The US still leads the world in semiconductor, models and infrastructure, but China is catching up fast. It’s homegrown Cambricon chipmakers just recorded a 14x spike in revenue since Washington limited access to high-end US chips. It’s also worth noting Beijing’s reaction: To double down on the restrictions and prohibit Chinese firms from buying US chips altogether, further eroding US leverage.


Nvidia’s Jensen Huang shouldn’t be too blue about this, the PLA is still buying heaps of restricted Nvidia chips on the black market…because in World War III, quality will count. Huang recently made headlines by suggesting that China will win the AI race thanks to its looser regulation on tech. In an attempting to sound not quite so self-dealing, he also mentioned China’s cheaper energy and lighter bureaucracy on its energy build-out.

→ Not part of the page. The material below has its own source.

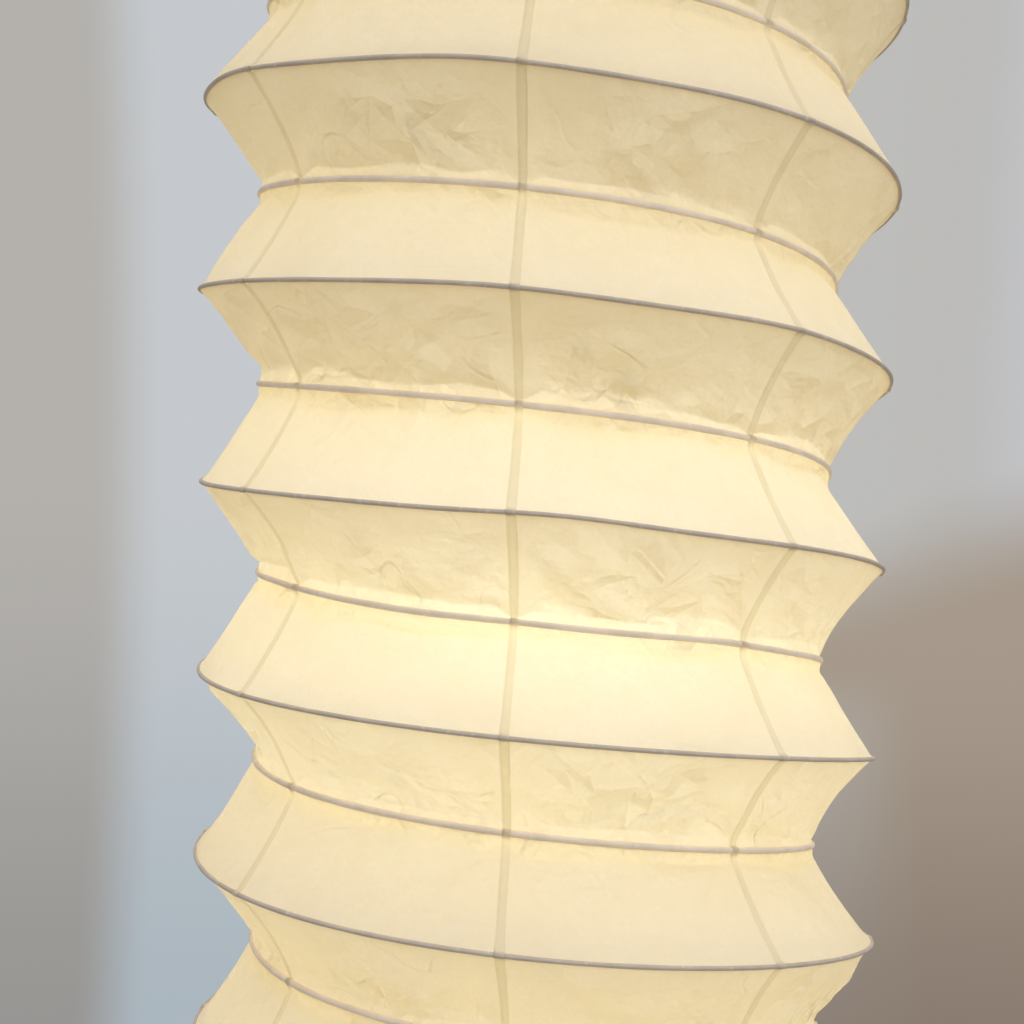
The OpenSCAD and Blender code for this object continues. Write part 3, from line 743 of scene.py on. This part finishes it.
def soft_band(value, start, full, past, end):
    falling = w.ramp(value, (past, end), (1.0, 0.0), "SMOOTHSTEP")
    return w.math("MULTIPLY", soft_step(value, start, full), falling)


wall = w.blend(soft_step(to_right, 0.20, 0.28), rgb(0.456, 0.440, 0.418), rgb(0.540, 0.545, 0.560))
middle = soft_band(to_right, -0.228, -0.188, 0.20, 0.28)
right_half = soft_step(to_right, 0.0, 0.1)
wall = w.blend(middle, wall, w.blend(right_half, rgb(0.558, 0.584, 0.610), rgb(0.512, 0.508, 0.495)))
low = w.ramp(height, (0.06, -0.28), (0.0, 1.0), "SMOOTHSTEP")
wall = w.blend(low, wall, w.blend(middle, rgb(0.308, 0.300, 0.290), rgb(0.400, 0.465, 0.515)))
# Painted shadow on the backdrop: a soft brown patch low on the right, darker still lowest down.
at_right = soft_step(to_right, 0.08, 0.15)
below = w.math("SUBTRACT", w.math("SUBTRACT", w.math("MULTIPLY", to_right, 0.35), 0.045), height)
brown = w.math("MULTIPLY", soft_step(below, -0.015, 0.065), at_right)
near = w.math("MULTIPLY", soft_step(height, -0.05, -0.10), soft_step(to_right, 0.225, 0.165))
patch = w.blend(w.math("MULTIPLY", near, 0.75), rgb(0.385, 0.322, 0.262), rgb(0.465, 0.450, 0.420))
wall = w.blend(brown, wall, patch)
dusk = w.math("MULTIPLY", soft_step(height, -0.03, -0.27), at_right)
wall = w.blend(w.math("MULTIPLY", dusk, 0.85), wall, rgb(0.225, 0.176, 0.140))
wall = w.blend(soft_step(ahead_share, 0.90, 0.60), wall, rgb(0.48, 0.48, 0.48))
seen = w.add("Background", Color=wall)
sky = w.blend(w.ramp(height, (0.0, 1.0), (0.0, 1.0)), rgb(0.34, 0.34, 0.34), rgb(1.12, 1.15, 1.26))
lit = w.add("Background", Color=sky)
rays = w.add("LightPath")
shown = w.math("MAXIMUM", rays.outputs["Is Camera Ray"], rays.outputs["Is Glossy Ray"])
w.put(w.output.inputs["Surface"], w.mix_shaders(shown, lit.outputs[0], seen.outputs[0]))
print("background from", w.tree.name, "nodes:", len(w.tree.nodes))

# %% [markdown]
# ## Light
# The room's light comes mostly from above: an even sky that is brighter overhead, and one wide cool
# window to the right of the camera. The bulbs' own light reaches the nearest paper directly, and
# the rest of the shade by bouncing inside it, which a row of wide, yellower lamps stands for.


# %% Lamps
def lamp(name, kind, place, power, colour, **settings):
    data = bpy.data.lights.new(name, kind)
    data.energy, data.color = power, colour
    for key, value in settings.items():
        setattr(data, key, value)
    made = add_to_scene(name, data)
    made.location = place
    return made


def inner_lamp(name, place, power, colour, **settings):
    """A lamp inside the shade, which lights the paper and is never seen itself."""
    light = lamp(name, "POINT", place, power, colour, **settings)
    light.visible_camera = False
    light.visible_glossy = False


window = lamp("window", "AREA", (1.7, -2.7, 2.8), 27, (0.93, 0.97, 1.0), size=2.4)
window.rotation_euler = (Vector((0, 0, 1.3)) - window.location).to_track_quat("-Z", "Y").to_euler()
BULBS = {"lower": (0.6613, 0.32), "upper": (1.3063, 0.40)}
for name, (height_now, power) in BULBS.items():
    inner_lamp(f"{name}_bulb_light", (0, -0.05, height_now), power, (0.87, 1.0, 1.22),
               shadow_soft_size=0.034, use_soft_falloff=False)
for step, height_now in enumerate(np.linspace(0.35, 1.7, 6)):
    inner_lamp(f"bounced_light_{step}", (0, 0, height_now), 0.71, (0.97, 0.89, 0.64),
               shadow_soft_size=0.09)
bpy.context.scene.view_settings.view_transform = "Standard"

Here the man has a cleaner point. China’s astonishing renewable energy build-out (at least partially funded by Europe’s green energy transition) gives it an advantage in a growing constraint on AI data centers, the energy to keep them running.


The Internet went universal because it was built on a standard created by a single market that dominated the rest. The AI revolution – by nature and timing – won’t benefit from universal protocol standards. It seems counter-intuitive that after a generation of the internet democratizing information and communication the way it did, that it will be AI that fractures data, models and infrastructure into incompatible systems. Or that Chinese undermining and US over-reach have indeed unraveled the “liberal-world order.”


But both might lead to an equilibrium that is more stable. More expensive, yes, less dynamic, certainly…but more stable.